I go in again today. I already know, because BL told me that I'm gonna have a station of two tables and she said and I quote..."Just keep to yourself, don't worry about anybody else's shit, just get good at the ordering..."
Okay. I can do that.
Especially the "stay to myself" part. Hell, I like that part.... All this is, this time I have to be away from here where I wanna be, is a way to make being here even more cool and no, not because I'm not here... that's not what makes it cool, so just shut up, Comedian-trapped-in-my-brain.

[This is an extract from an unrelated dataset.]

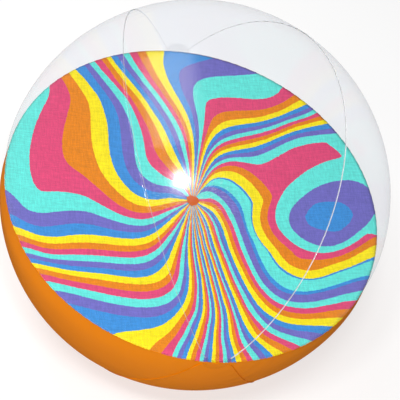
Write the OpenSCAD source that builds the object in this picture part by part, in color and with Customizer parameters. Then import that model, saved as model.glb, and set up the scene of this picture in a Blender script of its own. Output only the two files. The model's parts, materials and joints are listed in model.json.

I'm gonna do this other insane shit just so things can be better here. BUT... I do NOT wanna get caught in that mental-toilet-swirl of "have to". I HAVE TO do that for Eric, or HAVE TO do that to validate my existence or some dumb shit. If I do that AGAIN, it's gonna beat me down AGAIN, just like it usually does. I get all twisted up over "I hate this and I don't wanna do this anymore, but I HAVE TO or I'm a big, fat, pussy loser who Eric oughta run screaming from, blah blah blah." I get pissed when I'm "there", wherever "there" happens to be, and I get bent here, too, because this is all why I HAVE TO go back to Hell. Then, it gets into "I can't even escape Hell by going home, because all I'm surrounded by there are "reasons" why I HAVE TO do this again... ugh" I lose sight of what's truly the important thing and get all bunged up and walk. It doesn't have to be like that, either. I know that. There IS a balance and I will find it and IF it has to be just a little "not perfectly balanced", it's gonna be tilted in "here's" favor, not "there's". Basically, I don't need to and I'm not going to get all stressed out over shit at work. That's not what's the most important at the end of the day (or any time, really).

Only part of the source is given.